To evaluate the proposed reduction of validity to preservation of truth or super-truth by logical necessity, we need to first see how well validity so defined coincides in extension with validity as normally understood. Here there’s good news and bad news. The good news is that (at least insofar as vagueness can be ignored, as I will do) there is very close agreement; the bad news is that where there is disagreement, the definition in terms of logically necessary preservation of truth (or super-truth) gives results that seem highly counterintuitive.

The good news is implicit in what I’ve already said, but let me spell it out. Presumably for at least a wide range of sentences A1, ...,An and B, claim (II) above is equivalent to (IIT), and claim (I) is equivalent to the (IT) of note 8. (I myself think these equivalences holds for all sentences, but I don’t want to presuppose controversial views. Let’s say that (II) is equivalent to (IIT) (and (I) to (IT)) at least for all “ordinary” sentences A1, ...,An, B, leaving unspecified where exceptions might lie if there are any.) And presumably when A1, ...,An and B are “ordinary”, (I) is equivalent to (II) (and (IT) to (IIT)).[9] In that case, we have

(GoodNews)The equivalence of (I) to (IIT) holds at least for “ordinary” sentences: for those, validity does coincide with preservation of truth by logical necessity.

(Presumably those with a concept of super-truth think that for sufficiently “ordinary” sentences it coincides with truth; if so, then the good news also tells us that (I) coincides with the logically necessary preservation of super-truth.)

Despite this good news for the attempt to define validity in terms of logically necessary truth preservation, the bad news is that the equivalence of (I) to either (IIT) or (IIST) can’t plausibly be maintained for all sentences. The reason is that in certain contexts, most clearly the semantic paradoxes but possibly for vagueness too, this account of validity requires a wholly implausible divorce between which inferences are declared valid and which ones are deemed acceptable to use in reasoning (even static reasoning, for instance in determining reflective equilibrium in one’s beliefs). In some instances, the account of validity would require having to reject the validity of logical reasoning that one finds completely acceptable and important. In other instances, it would even require declaring reasoning that one thinks leads to error to be nonetheless valid!

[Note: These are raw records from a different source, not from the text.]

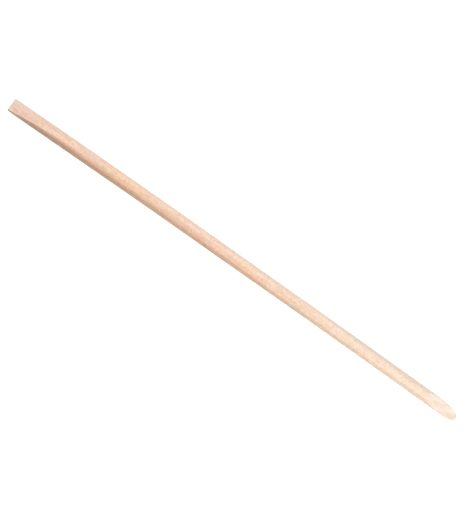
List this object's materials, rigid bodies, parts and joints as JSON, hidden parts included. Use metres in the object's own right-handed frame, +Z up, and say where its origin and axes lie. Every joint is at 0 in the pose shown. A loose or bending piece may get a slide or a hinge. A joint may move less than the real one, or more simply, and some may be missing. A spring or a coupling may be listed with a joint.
{
  "type": "manicure stick",
  "caption": "Slim round wooden stick, slightly bowed, with a bevelled chisel end and a long slanting cut with a blunt rounded nose, for pushing back cuticles and cleaning nails.",
  "frame": {"origin": "on the table that the stick lies on, under the middle of its length and width", "axes": "+X runs along the stick from the chisel to the slanting cut, +Z is up, and the slanting cut faces up; the slight bow lies in the XY plane, with its hollow side towards -Y"},
  "size_m": [0.115, 0.0032, 0.003],
  "materials": {
    "pale_wood": "bare sanded wood, matt, fine straight grain"
  },
  "bodies": {
    "root": {"stick": "pale_wood"}
  },
  "joints": []
}
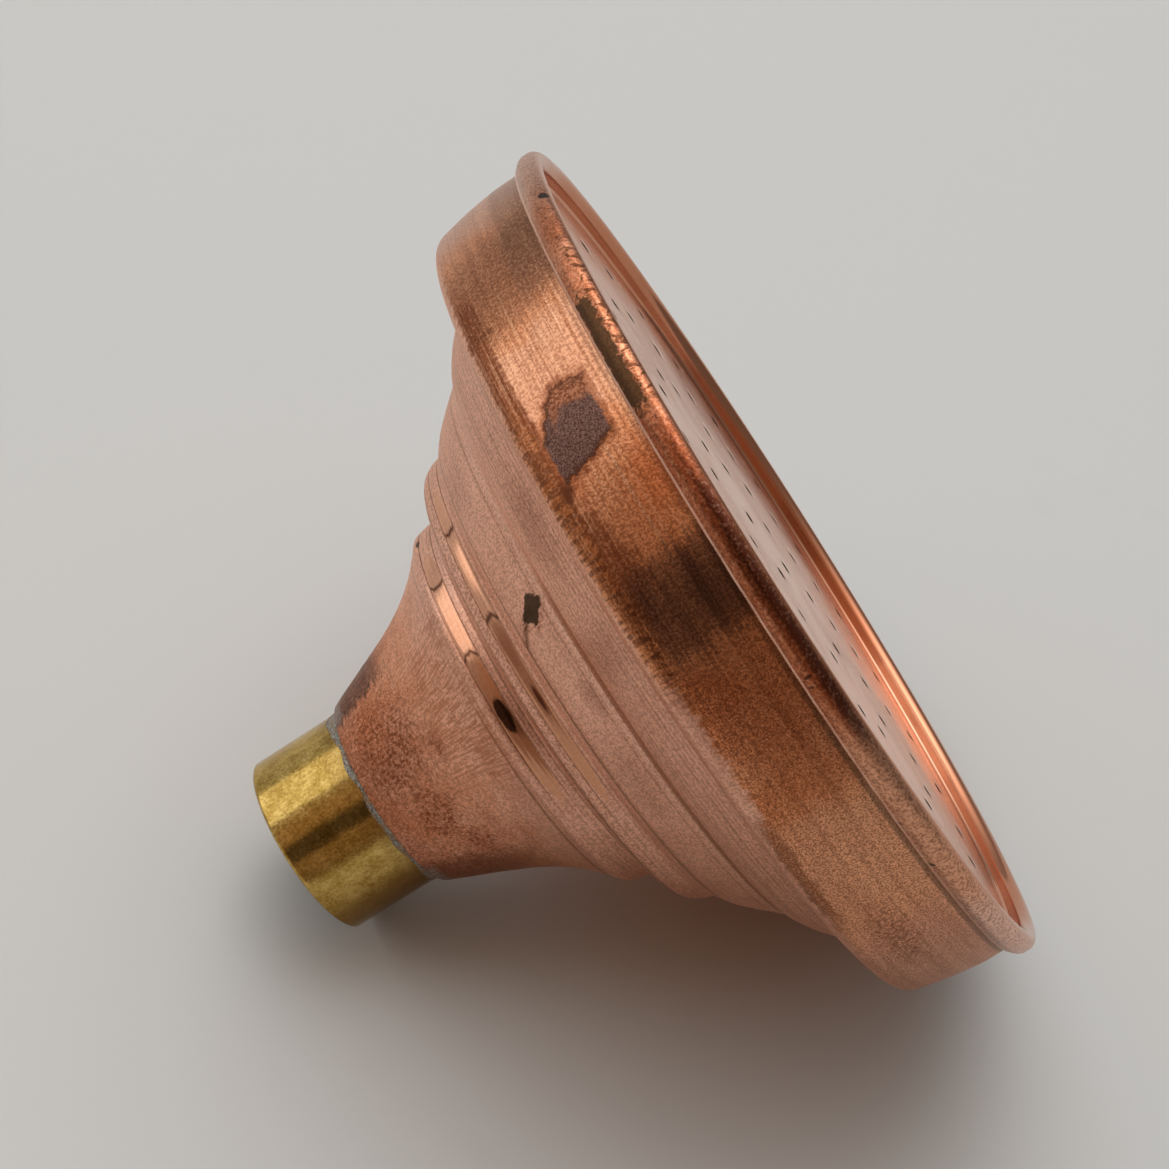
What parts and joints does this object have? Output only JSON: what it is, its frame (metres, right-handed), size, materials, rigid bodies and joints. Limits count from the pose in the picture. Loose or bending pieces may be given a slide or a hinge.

I can’t give a complete discussion here, because the details will depend on how one deals either with vagueness or with the “non-ordinary” sentences that arise in the semantic paradoxes. I’ll focus on the paradoxes, where I’ll sketch what I take to be the two most popular solutions and show that in the context of each of them, the proposed definition of validity leads to very bizarre consequences. (Of course the paradoxes themselves force some surprising consequences, but the bizarre consequences of the proposal for validity go way beyond that.)

▸ Illustration 1: It is easy to construct a “Curry sentence” K that is equivalent (given uncontroversial assumptions) to “If True(〈K〉) then 0=1”. This leads to an apparent paradox. The most familiar reasoning to the paradox first argues from the assumption that True(〈K〉) to the conclusion that 0=1, then uses conditional proof to infer that if True(〈K〉) then 0=1, then argues from that to the conclusion that True(〈K〉); from which we then repeat the original reasoning to ‘0=1’, but this time with True(〈K〉) as a previously established result rather than as an assumption. Many theories of truth (this includes most supervaluational theories and revision theories as well as most non-classical theories) take the sole problem with this reasoning to be its use of conditional proof. In particular, they agree that the reasoning from the assumption of ‘True(〈K〉)’ to ‘0=1’ is perfectly acceptable (given the equivalence of K to “If True(〈K〉) then 0=1”), and that the reasoning from “If True(〈K〉) then 0=1” to K and from that to “True(〈K〉)” is acceptable as well. I myself think that the best solutions to the semantic paradoxes take this position on the Curry paradox.

But what happens if we accept such a solution, but define ‘valid’ in a way that requires truth-preservation? In that case, though we can legitimately reason from K to ‘0=1’ (via the intermediate ‘True(〈K〉)’, we can’t declare the inference “valid”. For to say that it is “valid” in this sense is to say that True(〈K〉) → True(〈0=1〉), which yields True(〈K〉) → 0=1, which is just K; and so calling the inference “valid” in the sense defined would lead to absurdity. That’s very odd: this theorist accepts the reasoning from K to 0=1 as completely legitimate, and indeed it’s only because he reasons in that way that he sees that he can’t accept K; and yet on the proposed definition of ‘valid’ he is precluded from calling that reasoning “valid”. ◂

▸ Illustration 2:Another popular resolution of the semantic paradoxes (the truth-value gap resolution) has it that conditional proof is fine, but it isn’t always correct to reason from A to True(〈A〉). Many people who hold this (those who advocute “Kleene-style gaps”) do think you can reason from True(〈A〉) to True(〈True(〈A〉)〉); and so, by conditional proof, they think you should accept the conditional True(〈A〉)→True(〈True(〈A〉)〉). Faced with a Curry sentence, or even a simpler Liar sentence L, their claim is that L isn’t true, and that the sentence 〈L〉 isn’t true (which is equivalent to L) isn’t true either. There is an obvious oddity in such resolutions of the paradoxes: in claiming that one should believe L but not believe it true, the resolution has it that truth isn’t the proper object of belief.1[0] But odd or not, this sort of resolution of the paradoxes is quite popular.